A 1:1 ratio of tree height to row width gives the optimum light interception. Trees taller than row width lose fruit quality. There is a yield penalty if a pedestrian orchard (seven-foot trees) does not reduce row width, also.

“My problem in the East, when you start with little trees that are 4-foot tall, it takes us three to four years to get them up to nine to 9-feet tall. To get to 12 feet, it takes you forever. You have to do something different.”

Robinson often finds “it’s so depressed when I go out to an orchard. They’re four years old, and we can’t get the tree to the top wire. We’re losing a ton of money when that happens to us. Some of you say ‘I’m from a north climate, I can’t do nothing.’ You can’t accept that. You have to figure out a way to maximum rootstock vigor. In rootstocks, we have a range of vigor now that are fairly efficient. You have to pick one that’s going to push the tree enough. Maybe you have to switch to grow-through trees and center plant into the orchard.

Bi-axis option?

In considering the value of a bi-axis tree, Robison said if vigor is excessive, then having two leaders results in less vigor of each leader.

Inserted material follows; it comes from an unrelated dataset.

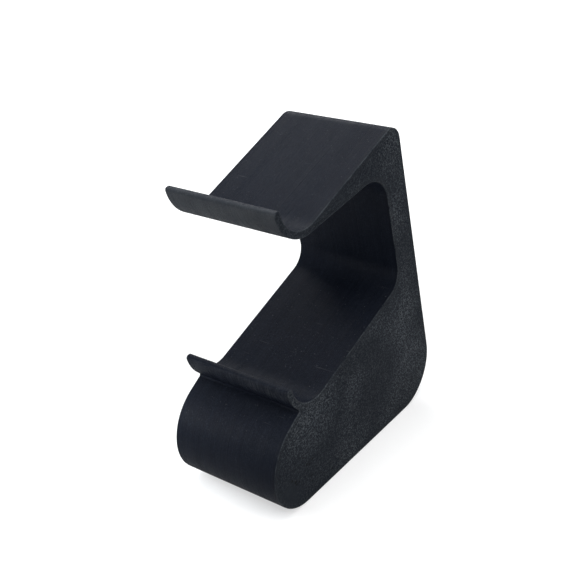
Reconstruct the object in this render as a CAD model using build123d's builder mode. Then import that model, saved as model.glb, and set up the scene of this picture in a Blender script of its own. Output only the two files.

Most orchards in the northern producing regions lack vigor and thus bi-axis is only a modest improvement, not a “game changer,” he said.

“My point is select a rootstock that has high conversion efficiency, but will fill the space in two to three years and will be easy to manage at maturity in old age.”

“Some of the shapes, the V-shapes, do have a problem in the lower part of the canopy. Reflective film has been marvelous in overcoming that disadvantage,” Robinson said.

There are lesser benefits from biaxis trees if planted at the optimum density of 1,300 trees per acre, but if planted at lower density there is an early yield penalty.

“There are some benefits to bi-axis or multi-axis trees,” Robinson said. “But there are also less advantages. And unless I’m proven wrong, I don’t believe those are game changers. What is a game changer, is getting high yield over the first five years and recouping the entire investment by the end of the fifth year.”

Robinson said is a penalty for trying to grow a two-dimensional canopy versus a three-dimensional canopy unless growers go down to narrow rows of seven or eight feet.

Related: IFTA 2020 photo gallery

Robinson acknowledged fruit color and quality are better at any given tree height with between row spacing with a two-dimensional versus three-dimensional canopy. However, there is a yield penalty for a narrow two-dimensional canopy compared to a three-dimensional canopy at any tree height. It’s also necessary to invest in technology that improves fruit quality (sunburn and color).

“Is 100 bins an acre of 80% packout worth more than 80 bins of 95% packout? It becomes an economic question.”

Robinson said it does make sense to grow a bi-axis or cordon tree and plant to density, but there are trade-offs. Early light interception is tied very tightly to tree planting density. If a grower plants fewer trees per acre with a bi-axis, they will have lower early light interception and thus lower early yield.

“Yield drives profitability and thus the savings in tree cost results in lost yield and reduced profitability. There is an optimum tree density for optimum profitability. Any lesser density results in less profit.”

“The idea that we’re going to go twodimensional for robotic pickers on our 11 to 12-foot rows just because that’s what the engineers demand, there will be a penalty. Maybe it’s still going to be profitable, but we still have to understand that penalty.”

Robinson also believes there is a very substantial cost in planting small trees from on-farm nurseries.

“However, I have argued against it for 35 years, but I came back from my sabbatical leave, and I said, why argue with them, let’s join them. I’m in favor of it if you can do a grow-through tree and plant an eight-foot-tall tree.”